Real economic behavior deviates systematically from rational choice theory. We value things differently based on framing, overweight recent experience, and let emotions override analysis. Understanding these patterns explains market dynamics that purely rational models miss.

Applications
Account for framing effects in economic decision-making. The same choice presented differently generates different responses. Understand how you're framing options for yourself and others. Loss aversion means people fight harder to avoid losses than to achieve equivalent gains—this asymmetry drives everything from contract negotiation to product design to market behavior.
Recognize that mental accounting creates real effects even though money is fungible. People treat windfall gains differently from earned income, separate investment accounts from spending money, and react differently to paper losses versus realized losses. These categories lack logical justification but profoundly affect behavior. Use mental accounting productively by creating frameworks that encourage good choices.

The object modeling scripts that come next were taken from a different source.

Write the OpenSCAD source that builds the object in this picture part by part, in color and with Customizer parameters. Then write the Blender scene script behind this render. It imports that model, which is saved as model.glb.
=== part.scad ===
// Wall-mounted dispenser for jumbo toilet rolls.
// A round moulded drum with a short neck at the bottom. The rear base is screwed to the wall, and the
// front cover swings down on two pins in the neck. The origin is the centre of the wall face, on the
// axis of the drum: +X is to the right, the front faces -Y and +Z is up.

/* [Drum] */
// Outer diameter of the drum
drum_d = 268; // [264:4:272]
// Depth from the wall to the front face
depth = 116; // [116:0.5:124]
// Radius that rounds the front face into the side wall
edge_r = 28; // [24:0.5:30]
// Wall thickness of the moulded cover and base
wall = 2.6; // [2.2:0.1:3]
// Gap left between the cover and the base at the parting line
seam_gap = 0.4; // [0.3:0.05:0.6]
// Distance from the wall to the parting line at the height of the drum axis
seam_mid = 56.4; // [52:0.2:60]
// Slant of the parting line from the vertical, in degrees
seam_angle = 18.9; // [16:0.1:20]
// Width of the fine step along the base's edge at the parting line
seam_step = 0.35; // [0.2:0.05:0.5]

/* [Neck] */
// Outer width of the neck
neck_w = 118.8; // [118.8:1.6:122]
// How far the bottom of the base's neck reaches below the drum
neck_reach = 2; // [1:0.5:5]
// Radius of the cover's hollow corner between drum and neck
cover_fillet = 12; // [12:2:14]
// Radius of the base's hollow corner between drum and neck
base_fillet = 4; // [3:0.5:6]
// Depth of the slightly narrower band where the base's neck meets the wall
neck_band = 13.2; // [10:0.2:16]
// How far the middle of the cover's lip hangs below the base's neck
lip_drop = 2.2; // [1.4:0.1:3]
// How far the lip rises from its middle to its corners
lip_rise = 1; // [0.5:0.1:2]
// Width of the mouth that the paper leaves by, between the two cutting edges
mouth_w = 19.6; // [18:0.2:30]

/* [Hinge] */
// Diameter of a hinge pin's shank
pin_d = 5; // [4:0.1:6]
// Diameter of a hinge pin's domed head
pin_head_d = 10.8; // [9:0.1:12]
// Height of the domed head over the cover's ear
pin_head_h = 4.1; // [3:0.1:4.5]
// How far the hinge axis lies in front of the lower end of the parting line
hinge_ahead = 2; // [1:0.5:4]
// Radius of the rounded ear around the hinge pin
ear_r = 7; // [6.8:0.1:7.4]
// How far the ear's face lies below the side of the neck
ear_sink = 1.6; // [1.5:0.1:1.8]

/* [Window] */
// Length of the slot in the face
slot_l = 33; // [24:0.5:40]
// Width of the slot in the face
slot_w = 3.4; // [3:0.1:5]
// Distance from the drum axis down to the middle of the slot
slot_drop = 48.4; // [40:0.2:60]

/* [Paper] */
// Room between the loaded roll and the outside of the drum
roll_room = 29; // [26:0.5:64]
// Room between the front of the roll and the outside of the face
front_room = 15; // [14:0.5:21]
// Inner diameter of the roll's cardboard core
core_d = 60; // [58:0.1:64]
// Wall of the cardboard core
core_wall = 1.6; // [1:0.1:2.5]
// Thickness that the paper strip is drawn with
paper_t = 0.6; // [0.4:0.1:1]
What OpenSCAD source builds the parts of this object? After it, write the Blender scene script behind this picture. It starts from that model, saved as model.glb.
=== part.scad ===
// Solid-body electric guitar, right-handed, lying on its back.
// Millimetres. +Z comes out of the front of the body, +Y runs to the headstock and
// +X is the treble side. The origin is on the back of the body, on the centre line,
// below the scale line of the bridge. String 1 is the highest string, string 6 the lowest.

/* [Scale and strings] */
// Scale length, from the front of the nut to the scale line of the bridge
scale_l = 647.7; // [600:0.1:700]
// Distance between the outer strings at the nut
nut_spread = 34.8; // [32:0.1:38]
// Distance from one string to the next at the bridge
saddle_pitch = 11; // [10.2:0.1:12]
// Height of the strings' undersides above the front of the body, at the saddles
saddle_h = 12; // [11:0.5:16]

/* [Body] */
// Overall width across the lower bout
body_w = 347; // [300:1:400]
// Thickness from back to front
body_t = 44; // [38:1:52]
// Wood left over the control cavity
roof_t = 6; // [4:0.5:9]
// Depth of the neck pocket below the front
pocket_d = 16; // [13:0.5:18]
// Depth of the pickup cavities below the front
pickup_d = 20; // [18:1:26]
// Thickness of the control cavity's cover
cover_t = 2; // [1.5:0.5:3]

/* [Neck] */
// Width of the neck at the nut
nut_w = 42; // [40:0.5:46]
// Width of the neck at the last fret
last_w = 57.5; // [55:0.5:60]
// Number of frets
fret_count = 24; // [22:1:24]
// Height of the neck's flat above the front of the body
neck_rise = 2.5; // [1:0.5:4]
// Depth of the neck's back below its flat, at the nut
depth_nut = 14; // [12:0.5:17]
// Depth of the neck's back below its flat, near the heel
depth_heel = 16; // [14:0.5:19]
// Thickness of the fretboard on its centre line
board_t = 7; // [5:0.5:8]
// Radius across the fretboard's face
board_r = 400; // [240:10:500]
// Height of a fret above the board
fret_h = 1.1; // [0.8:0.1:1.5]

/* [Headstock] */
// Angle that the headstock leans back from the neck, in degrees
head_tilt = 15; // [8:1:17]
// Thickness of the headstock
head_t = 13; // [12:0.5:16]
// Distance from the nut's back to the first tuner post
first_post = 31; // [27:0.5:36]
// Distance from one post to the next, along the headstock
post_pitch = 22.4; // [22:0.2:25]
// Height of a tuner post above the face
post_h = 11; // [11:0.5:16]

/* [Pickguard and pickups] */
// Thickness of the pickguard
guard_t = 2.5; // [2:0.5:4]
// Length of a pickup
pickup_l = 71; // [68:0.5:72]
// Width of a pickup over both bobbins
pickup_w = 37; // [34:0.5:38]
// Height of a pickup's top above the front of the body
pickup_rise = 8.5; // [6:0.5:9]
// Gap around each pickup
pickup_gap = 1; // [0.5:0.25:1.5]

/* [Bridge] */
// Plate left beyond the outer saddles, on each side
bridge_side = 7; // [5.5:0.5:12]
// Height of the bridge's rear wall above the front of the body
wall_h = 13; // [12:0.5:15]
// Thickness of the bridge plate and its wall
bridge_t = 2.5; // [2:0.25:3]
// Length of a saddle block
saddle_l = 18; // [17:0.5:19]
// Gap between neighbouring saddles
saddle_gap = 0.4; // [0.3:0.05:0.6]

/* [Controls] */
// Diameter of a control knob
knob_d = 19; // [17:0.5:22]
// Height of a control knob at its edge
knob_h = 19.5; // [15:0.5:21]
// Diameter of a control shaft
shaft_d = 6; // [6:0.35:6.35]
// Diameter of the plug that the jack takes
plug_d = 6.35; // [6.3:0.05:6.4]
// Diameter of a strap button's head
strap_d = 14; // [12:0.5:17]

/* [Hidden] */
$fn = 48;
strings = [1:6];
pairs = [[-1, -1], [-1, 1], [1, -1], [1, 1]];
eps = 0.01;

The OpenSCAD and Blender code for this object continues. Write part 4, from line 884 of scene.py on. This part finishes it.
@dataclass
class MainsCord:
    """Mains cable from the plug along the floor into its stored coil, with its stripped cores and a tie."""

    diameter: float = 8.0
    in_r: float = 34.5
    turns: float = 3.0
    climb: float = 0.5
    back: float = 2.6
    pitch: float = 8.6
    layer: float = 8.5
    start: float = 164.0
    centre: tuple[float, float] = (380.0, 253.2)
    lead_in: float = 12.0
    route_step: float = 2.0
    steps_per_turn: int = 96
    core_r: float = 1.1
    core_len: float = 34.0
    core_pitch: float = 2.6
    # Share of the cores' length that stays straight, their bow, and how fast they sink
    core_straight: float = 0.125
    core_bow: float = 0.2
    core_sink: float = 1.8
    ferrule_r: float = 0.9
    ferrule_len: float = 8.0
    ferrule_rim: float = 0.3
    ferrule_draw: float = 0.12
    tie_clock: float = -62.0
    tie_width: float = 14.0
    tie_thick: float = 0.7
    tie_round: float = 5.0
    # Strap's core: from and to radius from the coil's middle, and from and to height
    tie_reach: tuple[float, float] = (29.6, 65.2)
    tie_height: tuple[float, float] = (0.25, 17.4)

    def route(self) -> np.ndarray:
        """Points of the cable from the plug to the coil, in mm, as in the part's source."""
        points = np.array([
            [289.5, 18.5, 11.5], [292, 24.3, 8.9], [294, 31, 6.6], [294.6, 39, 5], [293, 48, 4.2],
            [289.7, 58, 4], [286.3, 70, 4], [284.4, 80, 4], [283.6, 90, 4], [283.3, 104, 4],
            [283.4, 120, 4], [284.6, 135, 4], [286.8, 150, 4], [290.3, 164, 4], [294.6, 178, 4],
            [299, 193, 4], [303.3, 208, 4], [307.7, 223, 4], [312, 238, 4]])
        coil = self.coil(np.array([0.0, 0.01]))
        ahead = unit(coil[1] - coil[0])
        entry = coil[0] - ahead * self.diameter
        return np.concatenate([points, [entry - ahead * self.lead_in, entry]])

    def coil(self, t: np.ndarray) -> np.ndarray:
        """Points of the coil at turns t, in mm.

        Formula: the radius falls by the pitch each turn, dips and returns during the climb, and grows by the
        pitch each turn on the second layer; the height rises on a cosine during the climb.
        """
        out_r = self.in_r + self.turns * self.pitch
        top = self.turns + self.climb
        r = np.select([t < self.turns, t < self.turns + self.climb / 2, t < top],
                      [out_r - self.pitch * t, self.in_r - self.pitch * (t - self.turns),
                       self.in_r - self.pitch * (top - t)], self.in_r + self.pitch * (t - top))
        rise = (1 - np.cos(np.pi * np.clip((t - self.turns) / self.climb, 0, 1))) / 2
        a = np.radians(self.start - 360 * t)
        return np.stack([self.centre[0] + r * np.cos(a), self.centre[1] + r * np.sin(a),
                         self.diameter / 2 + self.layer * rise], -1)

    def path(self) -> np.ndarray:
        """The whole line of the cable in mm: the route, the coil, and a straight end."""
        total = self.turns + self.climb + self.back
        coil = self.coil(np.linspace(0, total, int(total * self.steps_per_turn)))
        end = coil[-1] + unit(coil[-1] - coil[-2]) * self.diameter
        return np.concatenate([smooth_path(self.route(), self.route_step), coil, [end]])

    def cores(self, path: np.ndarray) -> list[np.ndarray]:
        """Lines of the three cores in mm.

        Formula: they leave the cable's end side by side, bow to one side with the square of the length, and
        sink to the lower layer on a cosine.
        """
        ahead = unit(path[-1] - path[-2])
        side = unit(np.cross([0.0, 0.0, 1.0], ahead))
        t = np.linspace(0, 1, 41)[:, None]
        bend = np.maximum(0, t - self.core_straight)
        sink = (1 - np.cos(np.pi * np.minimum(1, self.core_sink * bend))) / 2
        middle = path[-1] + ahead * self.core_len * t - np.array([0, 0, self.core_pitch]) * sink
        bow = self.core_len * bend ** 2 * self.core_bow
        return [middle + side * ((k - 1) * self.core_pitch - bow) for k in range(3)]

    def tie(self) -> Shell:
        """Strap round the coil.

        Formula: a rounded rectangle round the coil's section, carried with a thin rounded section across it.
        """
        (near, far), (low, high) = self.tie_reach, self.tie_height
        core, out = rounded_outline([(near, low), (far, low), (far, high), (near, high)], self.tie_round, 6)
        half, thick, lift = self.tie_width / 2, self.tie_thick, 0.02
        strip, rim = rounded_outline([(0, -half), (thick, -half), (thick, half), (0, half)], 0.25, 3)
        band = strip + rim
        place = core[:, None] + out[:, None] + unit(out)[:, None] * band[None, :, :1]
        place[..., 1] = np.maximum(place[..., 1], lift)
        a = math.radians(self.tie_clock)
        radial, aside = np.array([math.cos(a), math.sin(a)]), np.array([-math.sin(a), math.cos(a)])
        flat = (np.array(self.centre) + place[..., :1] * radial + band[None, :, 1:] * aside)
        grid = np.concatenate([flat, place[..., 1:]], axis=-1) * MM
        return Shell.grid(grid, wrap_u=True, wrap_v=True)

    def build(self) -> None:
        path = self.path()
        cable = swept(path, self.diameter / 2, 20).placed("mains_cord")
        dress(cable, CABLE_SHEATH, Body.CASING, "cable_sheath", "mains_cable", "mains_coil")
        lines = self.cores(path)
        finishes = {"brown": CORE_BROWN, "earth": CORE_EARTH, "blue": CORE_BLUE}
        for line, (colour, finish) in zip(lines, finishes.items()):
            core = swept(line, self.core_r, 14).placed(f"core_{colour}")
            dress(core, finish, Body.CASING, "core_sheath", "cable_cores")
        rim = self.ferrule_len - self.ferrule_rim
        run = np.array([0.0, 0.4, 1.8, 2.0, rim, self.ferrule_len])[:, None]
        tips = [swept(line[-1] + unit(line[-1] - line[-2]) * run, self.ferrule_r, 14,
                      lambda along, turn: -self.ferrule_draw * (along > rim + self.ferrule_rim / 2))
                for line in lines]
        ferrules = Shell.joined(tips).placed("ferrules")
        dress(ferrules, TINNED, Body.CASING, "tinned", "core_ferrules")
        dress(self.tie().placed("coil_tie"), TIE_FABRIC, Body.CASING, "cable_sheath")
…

Design for the remembering self when creating experiences. The peak and end matter more than duration. This principle applies beyond personal experience to product design, service delivery, and institutional interaction. Make the best moments great and end on a high note—these create lasting satisfaction more than consistent moderate quality.
Build structural safeguards against emotional decision-making. Don't rely on staying rational during crisis—you probably won't. Create rules, automatic rebalancing, or decision frameworks that operate regardless of emotional state. Pre-commitment devices and systematic processes protect against your own predictable irrationality.